Um estudo da consultoria Pezco Economics estima que a manutenção da MP como está vai gerar uma queda de 50% nas emissões de debêntures já a partir do ano que vem. De acordo com o estudo, o Tesouro Nacional teria de aportar R$ 335 bilhões no Banco Nacional de Desenvolvimento Econômico e Social (BNDES) até 2030 para suprir a perda de recursos privados no setor de infraestrutura.

Na semana passada, depois que a superintendente da área de estruturação de projetos do BNDES, Luciene Machado, alertou que a tributação das debêntures incentivadas afetaria três frentes de atuação do banco de fomento – a estruturação de modelagens de concessão, o financiamento do setor e a atividade de coordenação de ofertas públicas de debêntures que a instituição promove -, a revisão da tributação do papel passou a ser dada como certa.

Nova pressão

Essa pressão convenceu o relator da MP, deputado Carlos Zarattini (PT-SP), que nesta semana admitiu o recuo em relação à taxação das debêntures incentivadas. O próprio Zarattini, no entanto, admite que esse movimento deverá levar a fortíssima bancada do agronegócio a pressionar pela revisão da taxação extra nos outros papéis ligados ao setor.

Para Letícia Queiroz, sócia do escritório Queiroz Maluf Reis Advogados, que auxilia empresas que investem em debêntures, o eventual recuo do governo em taxar esse papel é inevitável.

“Os números mostram que retirar investimento do programa de concessões de infraestrutura, que está no auge, seria um grande erro”, afirma Queiroz, que participou na semana passada, como especialista no tema, da reunião da Comissão Mista da Câmara dos Deputados que discutiu as mudanças na MP.

Segundo ela, resta ao governo federal negociar com a bancada do agronegócio uma redução das alíquotas previstas na MP que devem afetar papéis ligados ao setor, como CRA, CLA, CDCA (Certificado de Direitos Creditórios do Agronegócio) e Fiagro (Fundo de Investimento nas Cadeias Produtivas Agroindustriais).

Octaciano Neto, sócio da consultoria Zera Ag e ex-secretário de Agricultura do Espírito Santo, porém, adverte que a taxação desses títulos ligados ao agronegócio prevista pela MP representa um erro tão grande por parte do governo quanto o de taxar as debêntures incentivadas.

“Essa MP representa, na prática, quebrar a espinha dorsal do financiamento do agro, que vale lembrar é privada”, assegura Neto.

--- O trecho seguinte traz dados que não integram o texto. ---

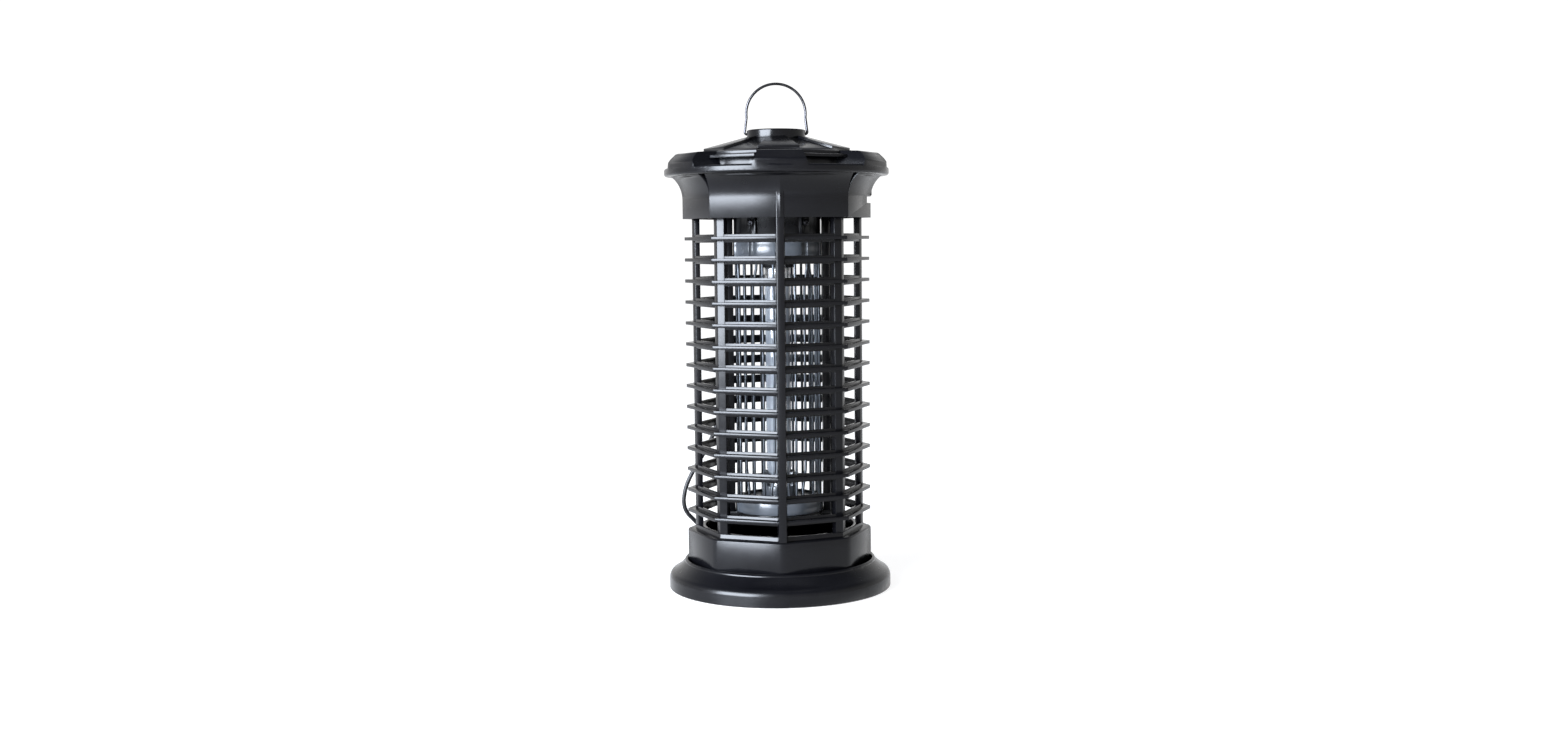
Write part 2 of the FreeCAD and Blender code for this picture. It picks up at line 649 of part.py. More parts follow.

Segundo ele, apenas 3,3% da receita do produtor brasileiro é subsidiada: “O produtor rural brasileiro recebe, via subsídio, apenas um quarto do que a média dos produtores dos países da OCDE.”

Ele diz que, todos os subsídios do governo, o agro detém cerca de 16%, mas a maior parte, o equivalente a R$ 77 bilhões, é usada para desonerar a cesta básica. “Também são beneficiados os Fundos Constitucionais (R$ 11,8 bilhões) e agricultura familiar (R$ 11,3 bilhões), e o restante – R$ 10,6 bilhões – vem dos títulos do agro que o governo quer taxar.”

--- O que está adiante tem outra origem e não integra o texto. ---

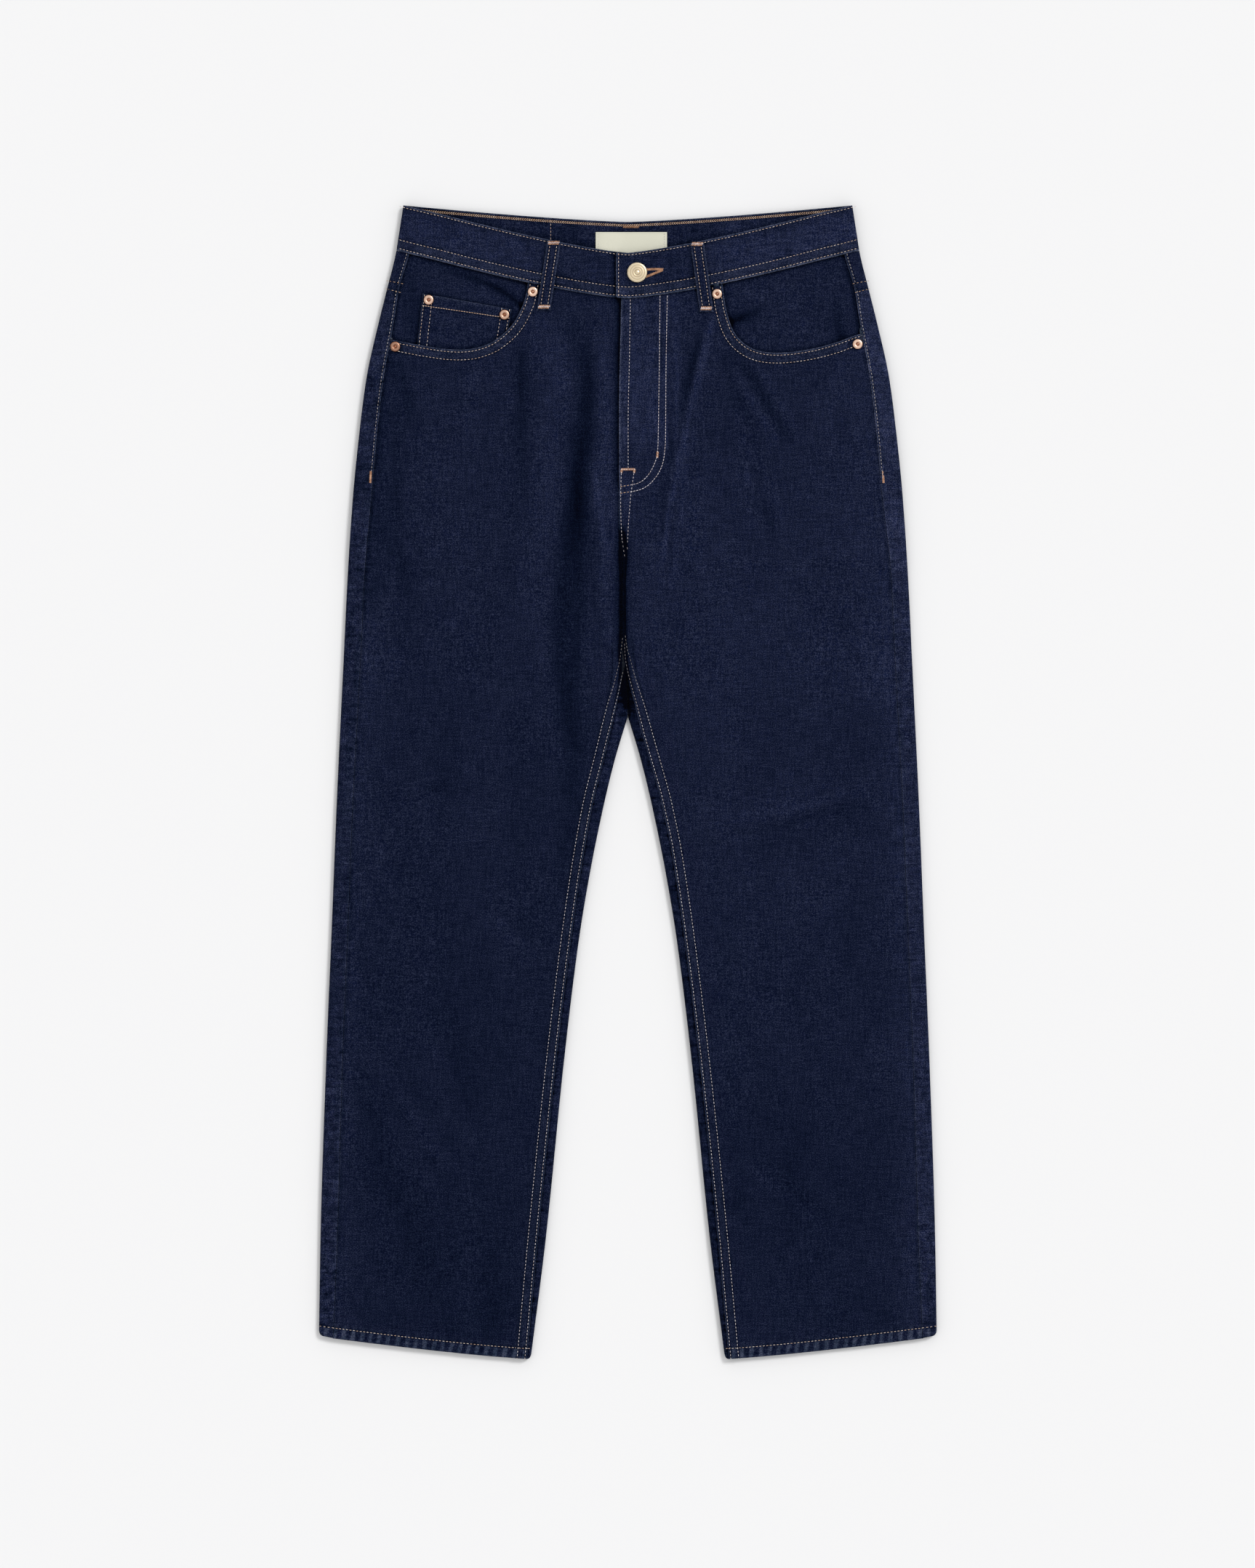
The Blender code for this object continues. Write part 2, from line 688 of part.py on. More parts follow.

Neto afirma que o discurso do governo de querer acabar com alíquota zero dos papéis e criar patamar único com a MP e ver o agro como alvo por ter “benefícios fiscais” precisa ser combatido.

Ele cita projeção da ABSIA (Associação Brasileira das Securitizadoras Imobiliárias e do Agronegócio) com a Tendências Consultoria que estimou a receita oriunda da eventual tributação dos CRAs e LCAs nos próximos 3 anos com a MP em R$ 7,3 bilhões.

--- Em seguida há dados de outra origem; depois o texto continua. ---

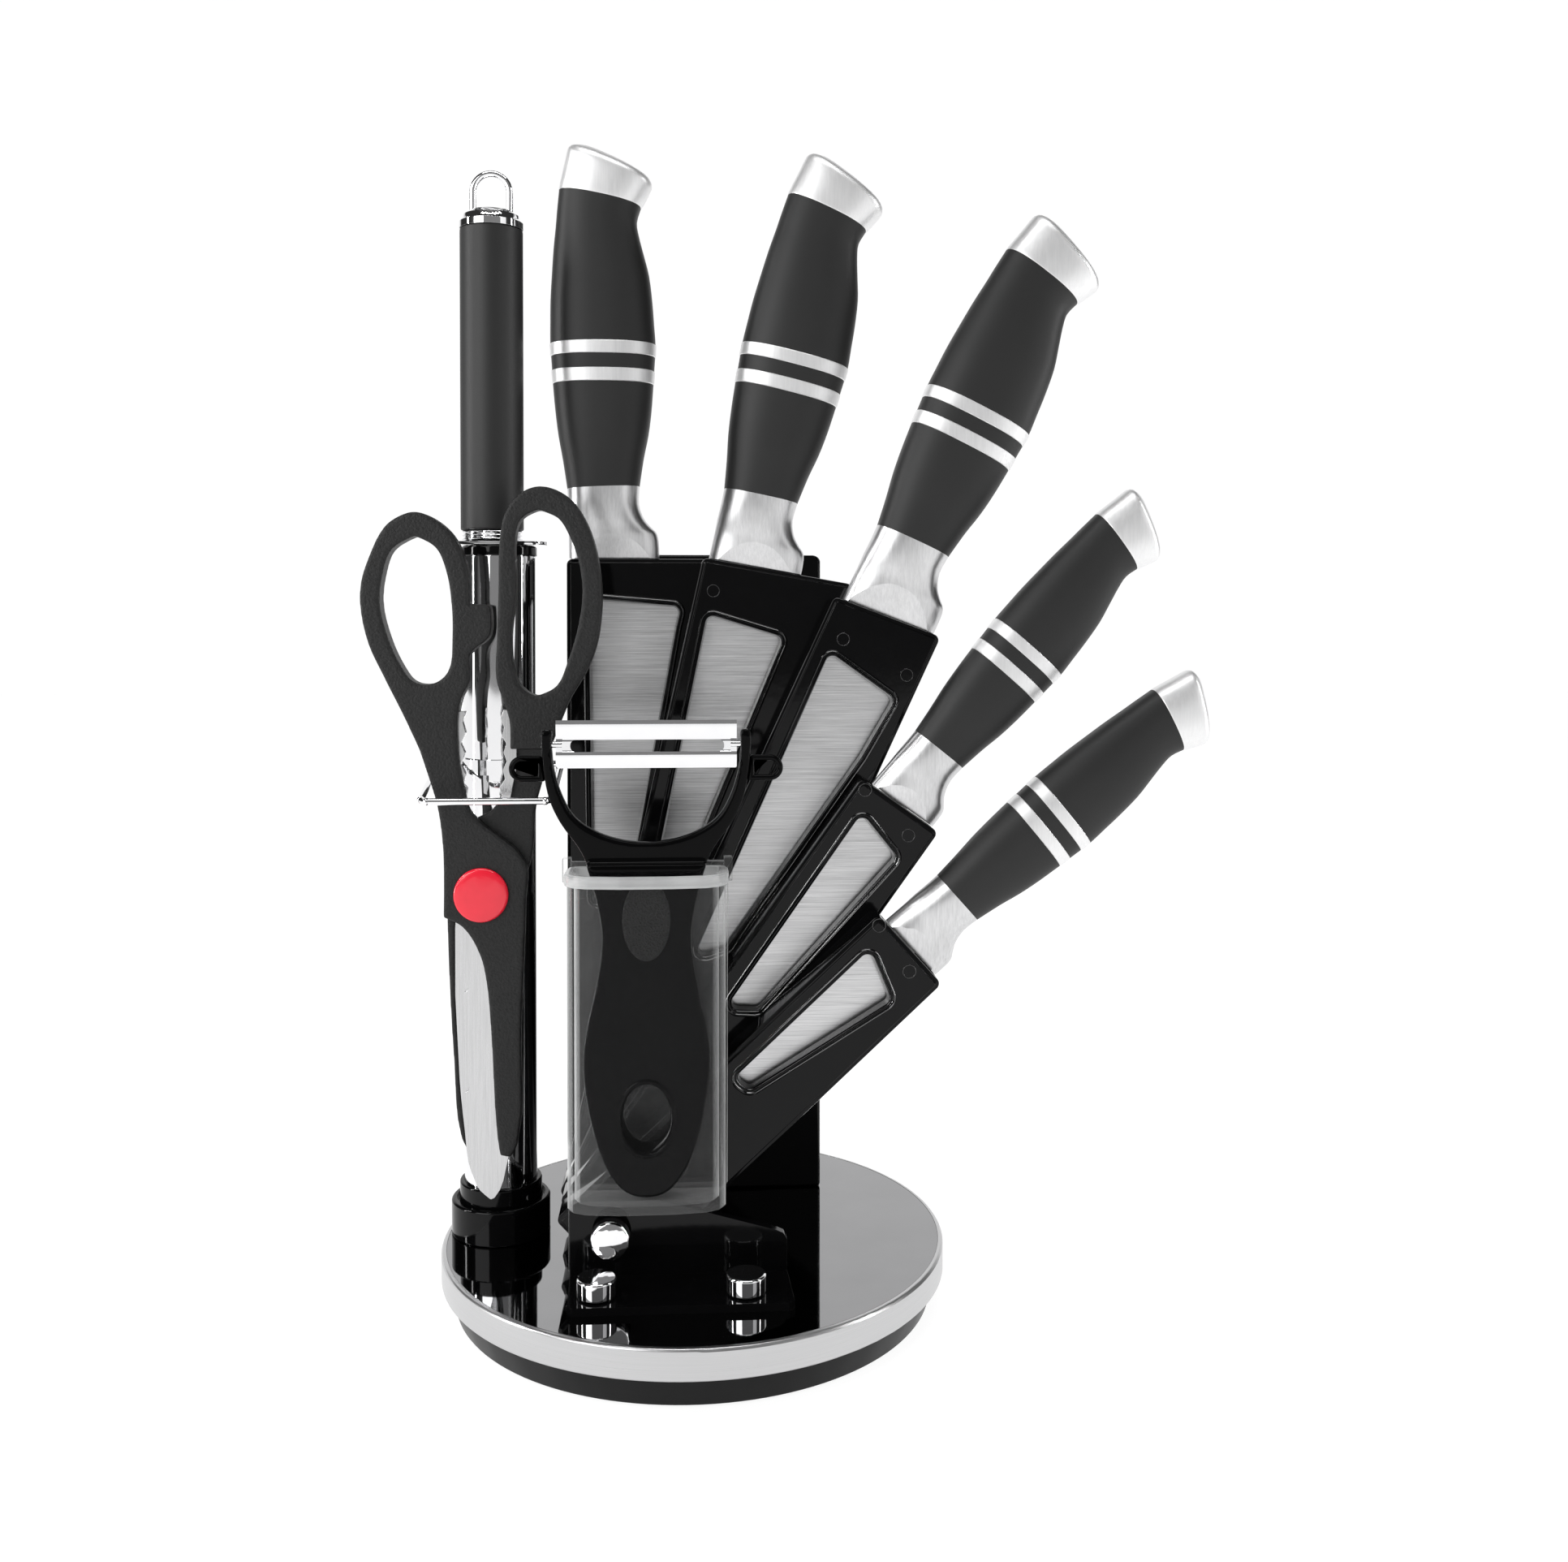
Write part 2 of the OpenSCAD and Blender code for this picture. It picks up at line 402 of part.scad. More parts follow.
module peeler_blade() color([0.85, 0.85, 0.87]) at_peeler() {
    slab(peel_y - 0.6, 1.2) difference() {
        translate([-27.9, 163.6]) square([55.8, 14.9]);
        translate([-23.5, 168.7]) square([47.5, 3.7]);
    }
    for (s = [-1, 1]) translate([s * 30.6, peel_y, peel_a[1] - disc_top]) rotate([0, -s * 90, 0]) cylinder(r = 1, h = 6);
}
module peeler_eyes() color([0.03, 0.03, 0.035]) at_peeler() for (s = [-1, 1]) mirror([s > 0 ? 0 : 1, 0, 0]) slab(peel_y - 1, 2) difference() {
    union() {
        translate([30.5, 159.6]) square([7.8, 8]);
        translate([38.3, 163.6]) circle(r = 4);
    }
    translate([33.4, 161.4]) square([4.9, 4.4]);
    translate([38.3, 163.6]) circle(r = 2.2);
    polygon(fork);
}

/* sharpening steel */
steel_x = tube_x - 2.3;
steel_z = stand_h + 3.8;
module at_steel() translate([steel_x, tube_y, steel_z]) children();
module steel_rod() color([0.7, 0.7, 0.72]) at_steel() translate([0, 0, -200]) rotate_extrude() polygon([
    [0, 0], [rod_d / 2 - 2, 0], [rod_d / 2, 3], [rod_d / 2, 240], [0, 240]]);
module steel_guard() color([0.85, 0.85, 0.87]) at_steel() difference() {
    linear_extrude(1.2) union() {
        for (s = [-1, 1]) translate([s * 11.4, 0]) circle(r = 7.2);
        translate([-11.4, -7.2]) square([22.8, 14.4]);
    }
    translate([0, 0, -1]) cylinder(r = rod_d / 2, h = 4);
}
module steel_ferrule() color([0.85, 0.85, 0.87]) at_steel() rotate_extrude() polygon([
    [rod_d / 2, 1.2], [steel_d / 2 - 1, 1.2], [steel_d / 2 - 0.2, 2], [steel_d / 2 - 1, 2.6], [steel_d / 2 - 0.2, 3.2], [steel_d / 2 - 1, 3.8],
    [steel_d / 2 - 0.2, 4.4], [steel_d / 2 - 1, 5], [rod_d / 2, 5]]);
module steel_handle() color([0.05, 0.05, 0.05]) at_steel() rotate_extrude() polygon([
    [rod_d / 2, 5], [steel_d / 2, 5], [steel_d / 2, 107], [0, 107], [0, 40], [rod_d / 2, 40]]);
module steel_cap() color([0.85, 0.85, 0.87]) at_steel() difference() {
    rotate_extrude() polygon([
        [0, 107], [steel_d / 2 + 0.3, 107], [steel_d / 2 + 0.3, 109.2], [steel_d / 2 - 0.5, 110], [steel_d / 2 - 1, 111.6], [steel_d / 2 - 3, 113], [0, 113.6]]);
    for (s = [-1, 1]) translate([s * 6.2, 0, 112]) cylinder(r = wire_r + bore_gap, h = 8, $fn = 32);
}
module steel_loop() color([0.85, 0.85, 0.87]) at_steel() {
    for (s = [-1, 1]) translate([s * 6.2, 0, 112]) cylinder(r = wire_r, h = 8, $fn = 32);
    translate([0, 0, 120]) rotate([90, 0, 0]) rotate_extrude(angle = 180) translate([6.2, 0]) circle(r = wire_r, $fn = 32);
}

module blade_1() blade(0);
module bolster_1() bolster(0);
module grip_1() grip(0);
module bands_1() bands(0);
module cap_1() cap(0);
module blade_2() blade(1);
module bolster_2() bolster(1);
module grip_2() grip(1);
module bands_2() bands(1);
module cap_2() cap(1);
module blade_3() blade(2);
module bolster_3() bolster(2);
module grip_3() grip(2);
module bands_3() bands(2);
module cap_3() cap(2);
module blade_4() blade(3);
module bolster_4() bolster(3);
module grip_4() grip(3);
module bands_4() bands(3);
module cap_4() cap(3);
module blade_5() blade(4);
module bolster_5() bolster(4);
module grip_5() grip(4);
module bands_5() bands(4);
module cap_5() cap(4);

rubber_pad();
base_shell();
glide_ring();
turntable_plate();
rim_band();
spindle();
column();
sheath_1();
sheath_2();
sheath_3();
sheath_4();
sheath_5();
front_bracket();
flange_screws();
pocket_knob();
pocket();
tube();
tube_collar();
tube_cup();
wire_loop();
blade_1();
bolster_1();
grip_1();
bands_1();
cap_1();
blade_2();
bolster_2();
grip_2();
bands_2();
cap_2();
blade_3();
bolster_3();
grip_3();
bands_3();
cap_3();
blade_4();
bolster_4();
grip_4();
bands_4();
cap_4();
blade_5();
bolster_5();
grip_5();
bands_5();
cap_5();
scissors_front_handle();
scissors_front_blade();
scissors_rear_handle();
scissors_rear_blade();
scissors_button();
peeler_body();
peeler_eyes();
peeler_blade();
steel_rod();
steel_handle();
steel_ferrule();
steel_guard();
steel_cap();
steel_loop();
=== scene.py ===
import math

import bpy
from mathutils import Matrix, Vector


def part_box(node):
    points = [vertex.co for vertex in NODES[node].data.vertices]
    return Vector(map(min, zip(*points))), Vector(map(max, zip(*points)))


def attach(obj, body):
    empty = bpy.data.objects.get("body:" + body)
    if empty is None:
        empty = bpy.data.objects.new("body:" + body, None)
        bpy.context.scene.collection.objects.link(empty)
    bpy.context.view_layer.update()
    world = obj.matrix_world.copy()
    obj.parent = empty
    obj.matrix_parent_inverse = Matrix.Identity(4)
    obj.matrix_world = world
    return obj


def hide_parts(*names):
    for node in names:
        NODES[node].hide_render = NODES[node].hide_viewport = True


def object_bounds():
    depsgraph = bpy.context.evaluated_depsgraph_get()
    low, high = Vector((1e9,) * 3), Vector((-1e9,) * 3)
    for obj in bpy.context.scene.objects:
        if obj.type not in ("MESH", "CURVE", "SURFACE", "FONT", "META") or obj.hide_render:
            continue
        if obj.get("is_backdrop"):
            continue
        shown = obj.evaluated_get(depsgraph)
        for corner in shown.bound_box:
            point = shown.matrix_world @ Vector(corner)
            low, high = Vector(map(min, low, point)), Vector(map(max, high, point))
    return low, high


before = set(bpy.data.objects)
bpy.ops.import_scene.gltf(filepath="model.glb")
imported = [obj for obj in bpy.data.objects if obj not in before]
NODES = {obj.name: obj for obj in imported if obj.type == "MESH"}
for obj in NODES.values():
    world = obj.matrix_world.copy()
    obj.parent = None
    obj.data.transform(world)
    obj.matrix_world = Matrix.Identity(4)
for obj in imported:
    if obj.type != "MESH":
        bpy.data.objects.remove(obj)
cad_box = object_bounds()


# Camera. It stands half a metre in front of the stand, a little above its
# middle, and looks almost level.
cam_data = bpy.data.cameras.new("camera")
cam_data.lens = 33.96
cam_data.sensor_width = 36
cam_data.shift_y = -0.0882
cam_data.clip_start = 0.01
camera = bpy.data.objects.new("camera", cam_data)
camera.location = (-0.0002, -0.5071, 0.2304)
camera.rotation_euler = (math.radians(89.0), 0, math.radians(-3.506))
bpy.context.scene.collection.objects.link(camera)
bpy.context.scene.camera = camera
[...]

“O problema estrutural do País é gastar mais do que recebe”, diz. “O governo tenta compensar déficit aumentando tributação em vez de resolver a despesa.”

Segundo ele, a Frente Parlamentar da Agricultora vai lutar pela derrubada da taxação dos papéis ligados ao agronegócio. Uma fonte do mercado financeiro ouvida pelo NeoFeed, que não quis se manifestar, prevê uma negociação difícil para o governo.

“As pastas ligadas às áreas de infraestrutura sabem da força do agro no Congresso e temem que uma taxação menor das debêntures incentivadas seja colocada na mesa de negociação”, diz ele. “Por outro lado, o governo deve  tentar manter a taxação ao menos das LCAs e LCIs, que têm maior potencial de arrecadação.”